Near-ideal subthreshold swing MoS2 back-gate transistors with an optimized ultrathin HfO2 dielectric layer.

In this paper, a near-ideal subthreshold swing MoS2 back-gate transistor with an optimized ultrathin HfO2 dielectric layer is reported with detailed physical and electrical characteristics analyses. Ultrathin (10 nm) HfO2 films created by atomic-layer deposition (ALD) at a low temperature with rapid-thermal annealing (RTA) at different temperatures from 200 °C to 800 °C have a great effect on the electrical characteristics, such as the subthreshold swing (SS), on-to-off current (I ON/I OFF) ratio, etc, of the MoS2 devices.

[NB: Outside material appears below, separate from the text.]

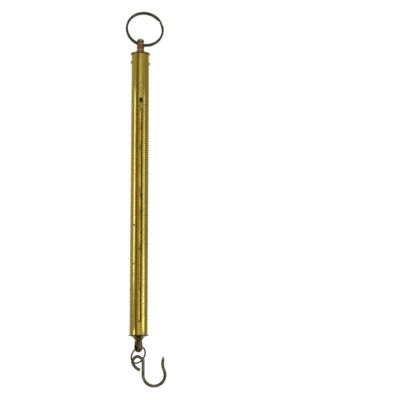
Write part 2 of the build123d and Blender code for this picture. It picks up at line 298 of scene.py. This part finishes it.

Physical examinations are performed, including x-ray diffraction, atomic force microscopy, and electrical experiments of metal-oxide-semiconductor capacitance-voltage. The results demonstrate a strong correlation between the HfO2 dielectric RTA temperature and the film characteristics, such as film density, crystallization degree, grain size and surface states, inducing a variation in the electrical parameters, such as the leakage, D it, equivalent oxide thickness, SS, and I ON, as well as I ON/I OFF of the MoS2 field effect transistors with the same channel materials and fabrication methods. With a balance between the crystallization degree and the surface state, the ultrathin (10 nm) HfO2 gate dielectric RTA at 500 °C is demonstrated to have the best performance with a field effect mobility of 40 cm2 V-1 s-1 and the lowest SS of 77.6 mV-1 decade, which are superior to those of the control samples at other temperatures. The excellent transistor results with an optimized industry-based HfO2 ALD and RTA process provide a promising approach for MoS2 applications into the scaling of the nanoscale CMOS process.